Still, that said, it’s a chance for Bendis to start joining the dots, and in a way it is satisfying to begin to see some payoffs for things that you suspect he and Millar were planning all along. More than anyone else, it’s his universe, and if he wants to play around with it and give a firm “origin” for every instance of superpowers contained within, then so be it. It’s hard to deny that it’s quite a fun little read – the best moments coming in WW2 flashback, with the unfortunate demise of the first “Captain America” (a neat idea in and of itself), not to mention the bizarre team-up of Nick Fury, James Howlett and Wilson Fisk.

Art comes from Butch Guice, of whom I’ve been a fan since the days he was called Jackson Guice and drawing Action Comics. Here, as with his recent fill-in work on Captain America, his pencils are perhaps a little overly drenched in those thick inks and dark colours that have become something of a Marvel trademark of late, and so his usual level of character expression, and his elegant flowing lines, aren’t allowed to be quite so evident. Nevertheless, it’s decent, clear art that tells the story effectively, and the opening sequence with Spidey and the Hulk is particularly strong.

One instance of dodgy chronology aside (the first Hulk “incident” was only six months ago? Really?
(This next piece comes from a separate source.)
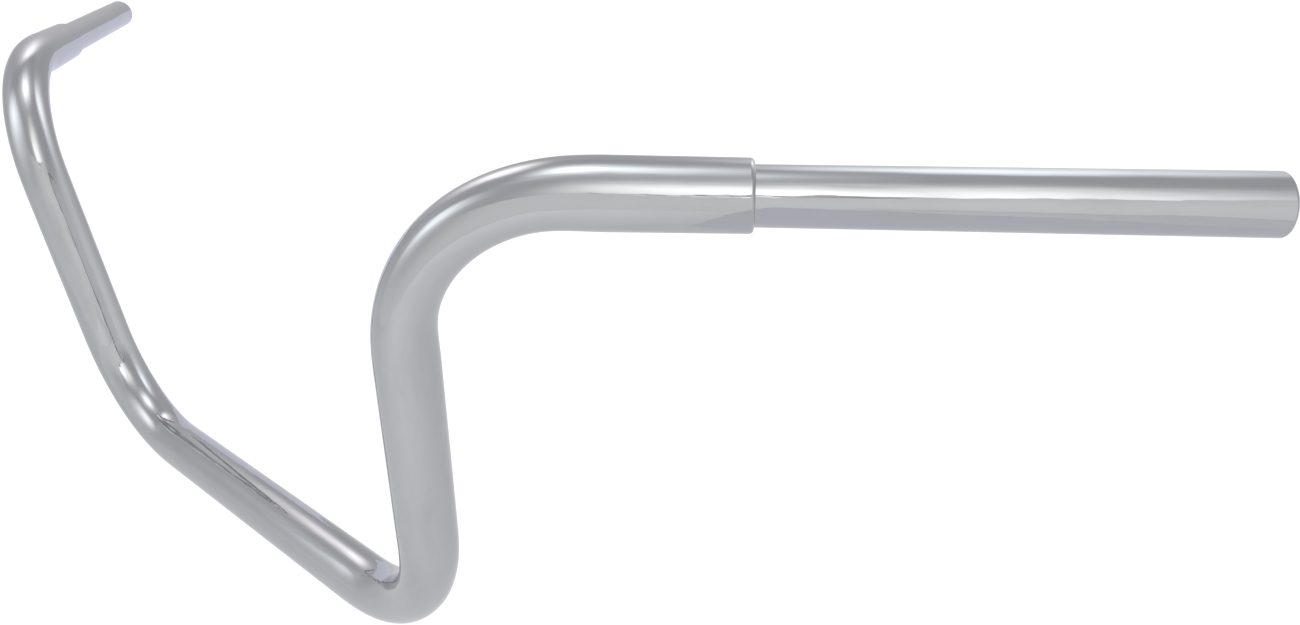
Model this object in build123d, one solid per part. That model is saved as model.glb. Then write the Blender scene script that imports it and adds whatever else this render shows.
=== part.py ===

So two-and-a-half volumes of Ultimates and almost a hundred issues of Ult Spidey have happened since then?), this does bear the hallmarks of a masterplan coming to fruition – in fact, it feels like the opening salvo in a universe-shattering crossover, rather than one simply designed to give us some background. Is it too late to hand Ultimatum over to Bendis instead, do you think? Surely if anyone’s entitled to tear the place down, it’s him – Loeb’s already done enough of that with Ultimates, after all.